The U.N. has said more than 6 million people — over half South Sudan’s population — regularly goes hungry.
Sooka’s [slightly edited] statement
South Sudan is a country where lives are being destroyed by financial corruption on an epic scale. Looting and pillage aren’t just offshoots of war – they are arguably the main drivers of the conflict.
At one end of the spectrum, South Sudan’s political elites are fighting for control of the country’s oil and mineral resources, in the process stealing their people’s future. At the other, the soldiers in this conflict over resources are offered the chance to abduct and rape women in lieu of salaries. The eight-year-old girl gang raped in front of her parents is the collateral damage.

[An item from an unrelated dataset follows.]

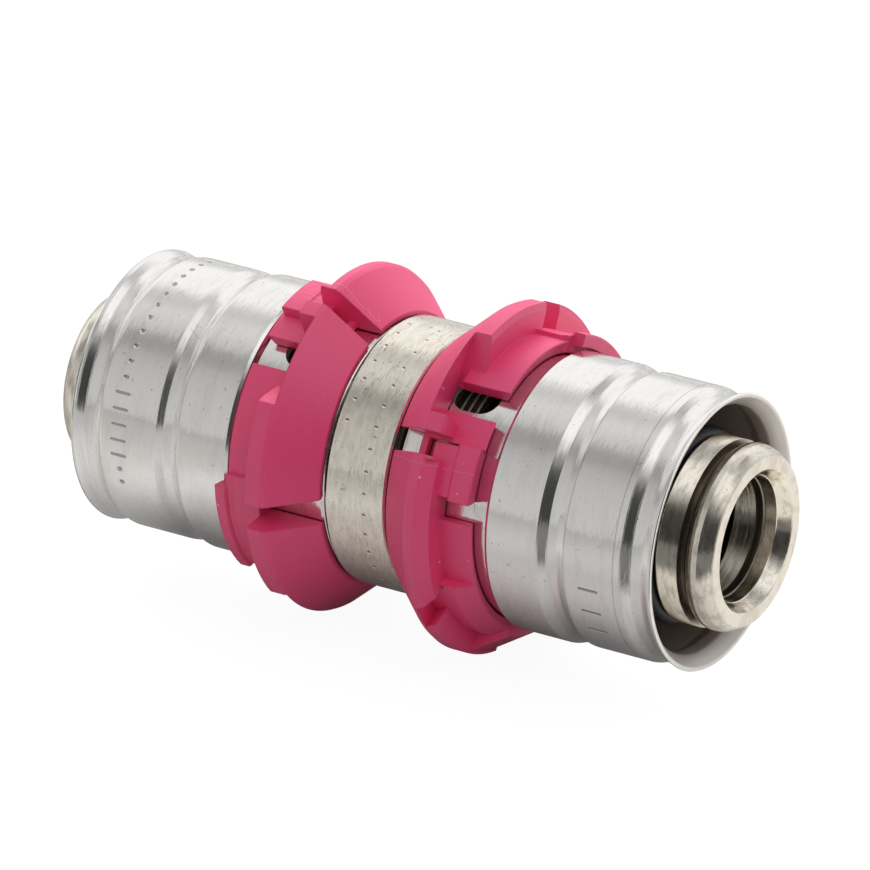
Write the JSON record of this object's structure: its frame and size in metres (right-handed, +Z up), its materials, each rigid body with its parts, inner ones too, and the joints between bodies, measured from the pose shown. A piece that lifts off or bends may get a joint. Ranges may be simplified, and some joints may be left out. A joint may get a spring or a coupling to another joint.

The most recent Social Progress Index report looks at the well-being of a society rather than GDP, measuring basic physical needs for life like food and shelter, essential services like health and education, as well as access to fundamental freedoms. To a large extent it’s also a result of the mismanagement of resources.
Our Commission has uncovered brazen embezzlement by senior politicians and Government officials, together with a number of entities linked to the Government. We can reveal the misappropriation of a staggering $36 million US dollars since 2016. It is worth noting this is just what we were able to trace and may not reflect the whole picture.
These represent illicit financial flows from the ministry of Finance and Economic Planning and the National Revenue Authority. Shockingly, these South Sudanese bodies have been aided and abetted in these crimes by a number of international corporations and multinational banks. Some of this money has been laundered through the purchase of properties abroad. Indeed those properties may well be in your countries.
The result is South Sudan’s oil dependent economy is struggling, unable to compensate for the loss in revenue. To give a flavour of what’s going on – a recent report to parliament by South Sudan’s National Revenue Authority indicates that approximately $300 million US dollars have been “lost” in the last three months alone, while the Economic Crisis Management Committee reported that $3.1 million US dollars was “missing” at the Directorate of Nationalities, Passport, and Immigration.
Battered by conflict and corruption, South Sudan has now simply run out of foreign exchange and is unable to prevent the depreciation of their pound. The situation is compounded by the system of dual exchange rates which is abused by political elites who access hard currency at discounted rates, while hyperinflation and the COVID-19 pandemic have deepened poverty for the civilian population. The black-market inflation rates have reached 20+ per cent in just two months.
Layered on top of crisis after crisis comes the COVID-19 pandemic, exposing the structural inequalities that have remained unaddressed for decades. If restrictions on the importation of food continue, and food prices continue to shoot up, there is a possibility of food-related riots or other forms of social unrest.
Madame President, In this internecine situation, tearing communities apart and fuelling ethnic and religious hatred, women and girls remain the major casualties. The lack of accountability for the serious international crimes being committed demands the attention of Member States of this Council.Without this, the cycle of destruction and impunity will not be broken.
Madam President, Sexual exploitation and abuse by Government officials is rife in South Sudan. The Commission uncovered a sex racket involving Government officials’ exploitation of young girls. Nothing illustrates better the total impunity that exists for sexual and gender-based crimes in South Sudan.
In a country where the bride price is exorbitant in terms of cattle, the freedom to abduct young girls and force them into marriage is a terrible incentive to commit abduction and rape with no fear of consequences.
We heard credible reports of girl children as young as eight years old suffering multiple forms of rape and sexual violence. In many cases the parents and family members have been forced to watch as they are gang raped by multiple perpetrators.